Tuesday, April 24, 2018


I have known since the age of twelve that I was called to be a writer. I don't remember at first hand having heard that vocation, but my mother told me about it many years later and I have no reason to doubt her memory. At least by the age of fourteen I was reading voraciously--Isherwood, Auden--and writing passionate poems about saving the world and other topics on which I was magnificently uninformed.

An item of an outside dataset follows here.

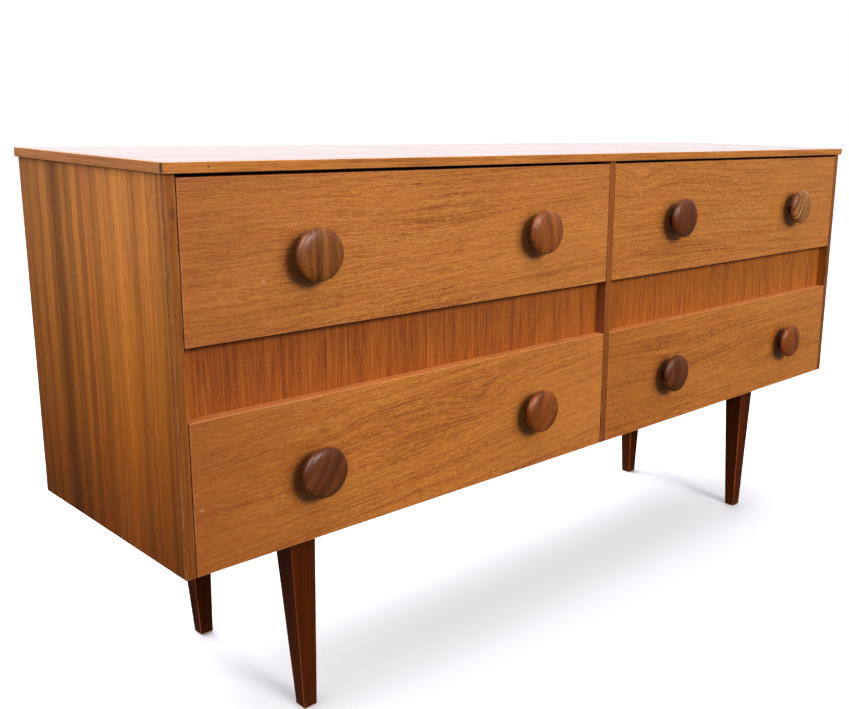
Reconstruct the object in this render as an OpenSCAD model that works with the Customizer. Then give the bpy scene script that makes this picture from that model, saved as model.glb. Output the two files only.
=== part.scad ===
// Long, low dresser: four drawers in two bays, turned wooden knobs and tapered legs.
// Millimetres. +Z is up, -Y is the drawer side, +X is to the right as seen from the front.
// The origin is on the floor, in the middle of the overall plan.

/* [Carcass] */
// Width over the two side panels
body_w = 1450; // [1250:5:1600]
// Depth of the side panels, front edge to back edge
body_d = 384; // [376:2:460]
// Height of the side panels
body_h = 450; // [420:2:520]
// Thickness of the side panels and of the middle divider
board_t = 12; // [12:0.5:18]
// Depth of the solid strip that lips a board's front edge
lip_d = 6; // [4:0.5:10]

/* [Top] */
// Thickness of the top
top_t = 11.5; // [10:0.5:20]
// How far the top stands out past the drawer fronts
top_front = 5; // [2:0.5:12]
// How far the top stands out past each side panel
top_side = 3.5; // [1:0.5:10]
// How far the top stands out past the back edge of the sides
top_back = 3; // [2:0.5:8]

/* [Drawers] */
// Height of a drawer front
front_h = 181; // [165:1:190]
// Thickness of a drawer front
front_t = 18; // [16:0.5:20]
// Gap between the top and an upper drawer front
under_top_gap = 4.5; // [3:0.5:6]
// Gap at each end of a drawer front
side_gap = 1.2; // [1:0.1:2]
// Height of a drawer box
box_h = 142; // [110:1:142]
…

It was in my adolescent years, too, that I remember having discovered the genre that most appealed to me and that I practice to this day: the essay. One of the few pleasures I recall from boarding school days was sitting in a classroom that overlooked a gravel courtyard and across to the mock-Gothic building where our teachers--at least the bachelors among them--had their rooms; and writing essays. I was good at it, and I bathed comfortably in the acknowledgement an encouragement of my English teacher. My poems were borrowed from the likes of Rupert Brooks and Wilfred Owen. My essays, I like to think, were all my own.

I went on, through university, to become a poet. I was fortunate, in my twenties, to be a poet and translator of poetry at the Writer's Workshop at the University of Iowa, where I studied and spent time with numerous other poets from throughout the world. By this time I had a family to think about, however, and lacked the confidence in myself as a writer to set my sights on a career as a professional writer. Instead, I plunged headfirst into academia. This, I thought, would be the ideal day job while I pursued my real vocation on the side.

How wrong I was! Academia was never a comfortable fit for me. I was never at ease as a teacher, except with that small handful of students, mostly graduate, with whom I could establish a creative personal relationship; nor as the administrator I became thereafter. The realization hit me with incontrovertible force after more than a quarter century devoted to a profession that brought me an income and, yes, despite it all, a certain satisfaction: this was not what I was supposed to be doing with my life. I was supposed to be a writer.

So I quit academia in the mid 1980s. I can say with at least somewhat justified pride that I have not had a job in more than thirty years. Plenty of work. No job. And writing has become an entirely natural and necessary part of who I am. I look back on my "career"--I don't really like that word--with the knowledge that I have been fortunate. I have published extensively as a poet, novelist, memoirist, art and literary critic. I'm also a realist: as a novelist, I am no Saul Bellow or Philip Roth; as an art critic, I am no Robert Hughes or Michael Kimmelman. But I have written a great deal, have published a great deal, and have received a great deal of favorable feedback on what I write.

So here's the priority with regard to that working part of my life. I will continue to write. Though I am often slower about getting to the keyboard, though I have less of a sense of urgency to get out there and say something--about art, about books, about movies I have seen--there is no thought of "retirement." To my great benefit, I am freed from ambition and the expectation of, or need for popularity and best-seller readership, though never from the desire to communicate with my fellow human beings. I do not, emphatically, "write for myself"! I write to be read, and will continue to use such means as I have at my disposal to ensure that what I write is available to readers who seek it out, or stumble upon it.

The important thing is not to be caught up in the kind of attachment to outcomes that leads to suffering. The important thing, as I understand it, is to take pleasure in the process, to be content with the knowledge that this is what I am supposed to be doing with my life, to be continuing to make new discoveries about what it means to be a human being on this planet, and to pass my discoveries along to my fellow human beings.